克里冈突然安静了下来,他偏过头,对上青年的视线。身体慢慢地舒服了起来,一股微弱的气在他筋骨内游走,来回经过被划出各种口子的地方。他已经很久没有被这股寒冰如此触碰了,都快忘了自己的弟弟在这方面多么有一套。
但这里毕竟是西峰中心,才一会儿,扎利恩就没什么力气了。
“……过来,查理……”
在治疗结束后,他拉了一下扎利恩的手,让他跨坐在自己身上,和自己面对面。伤痕累累的兄弟俩沉默着。半晌,红衣人微微抬颔。
“谢谢,我感觉好多了。”
“我也就只能做点这些事了。”
“查理……我问过你想不想回出生地,你不乐意。但现在我们要回去了……”
“回去就回去呗,”扎利恩抵着他的额头,小声说,“我其实也不是说就一步也不能踏进卡布鲁海姆了……”
“知道下一届狂欢活动是什么时候吗?”
“知道,还有十年。”
“你一定要来。”
“嗯。”
“不管待在我身边有多痛苦,那13天你一定要和我在一起。”
“嗯。”
“还有,抱歉让你觉得受到了冷落……你知道我们不能离彼此太近,我也不是那么懂得表露感情的人……但我是记挂你的,好么。”
“嗯。”
点着头,突然有一滴透明的液体掉到了男人的毛领上,过了好一会儿,扎利恩才发现自己在哭。

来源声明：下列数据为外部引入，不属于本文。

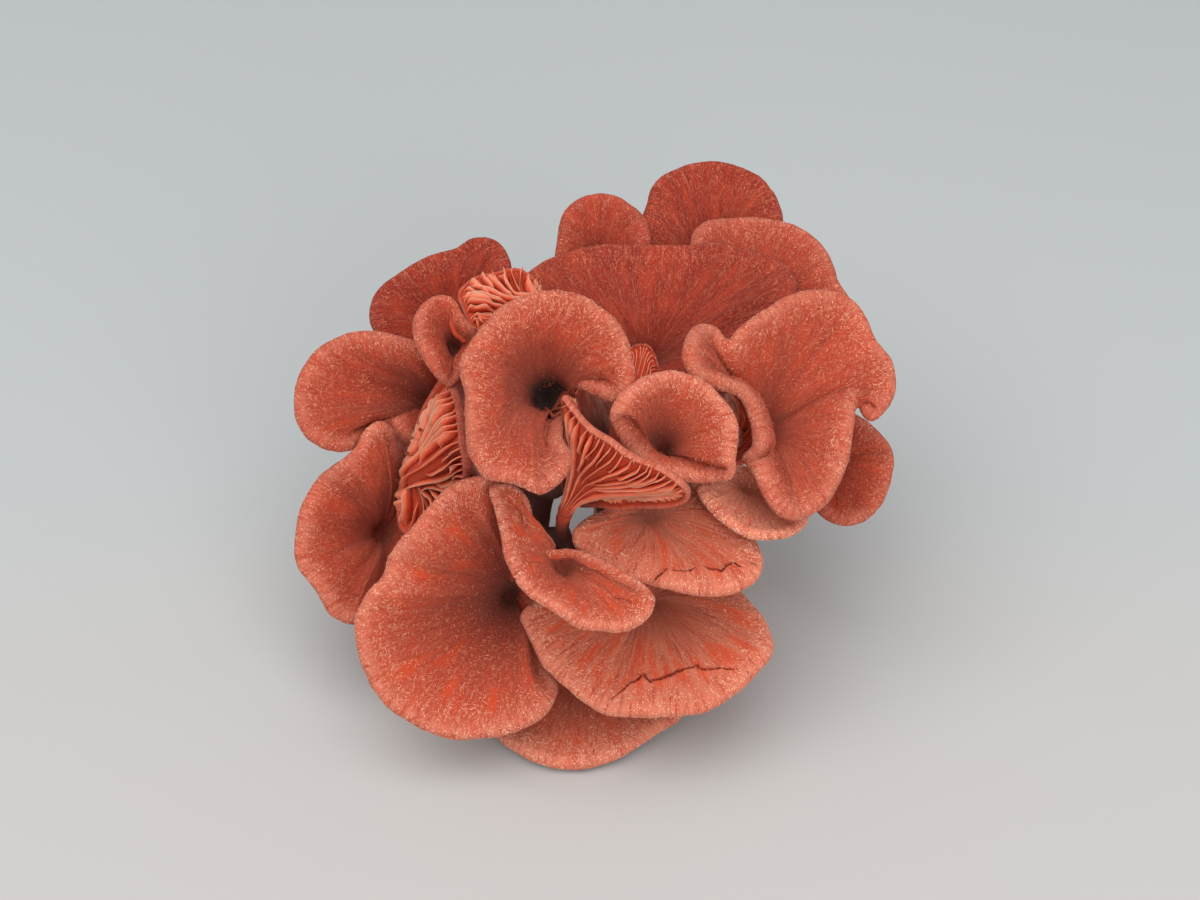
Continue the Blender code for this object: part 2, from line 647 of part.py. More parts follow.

“对不起……”他擦去眼泪,“我知道你只是想让我学会怎么自己处理事情……我一直做不太好……不对……我一直没想过去做,因为我总想着你会来帮我……我还把气撒在你身上,一点儿也不懂你的用心良苦……我知道错了……对不起……”
克里冈有些词穷。
弟弟的自我反省根本和他的本意有着天壤之别,但既然对方已经这样认定了,反而是件好事,省了他一大麻烦,圆了他最无法圆的事情!这种情况下火之人自然不会拆自己的台,只是顺着这个气氛说道:“……没什么。没说清楚我也有错,不要哭了。”
见扎利恩还是没有停止大哭,克里冈舔了舔他的眼睑,然后拉下他的头,用力地吻住了他。扎利恩并不明白这是什么意思,他们没有人类那样的嘴唇,他也不曾和人类女子有过这种举动——调情另算,他只是享受那种氛围。所以他权当做这是兄长给自己喂食的一种变相举止,加之这让他感觉很亲密,便没有开口多问。
舌头缠在一起的时候,哭泣就慢慢停止了。扎利恩伸手围住了兄长的脖子,他很喜欢这种飘飘然的感觉,也喜欢兄长的双手在自己腰上和背上的抚摸,因为翅膀和腹部受了伤,克里冈绕着他的蝴蝶骨和肋骨按摩,让他觉得疼痛大大地减轻。
吻到后面变得有些激烈,他们毕竟已经有很久没有靠近过对方,彼此身上的味道都能唤起小时候的记忆,甚至还有一点点……
发情的前奏。
扎利恩被这个发现吓了一跳,抬头离开了兄长的唇。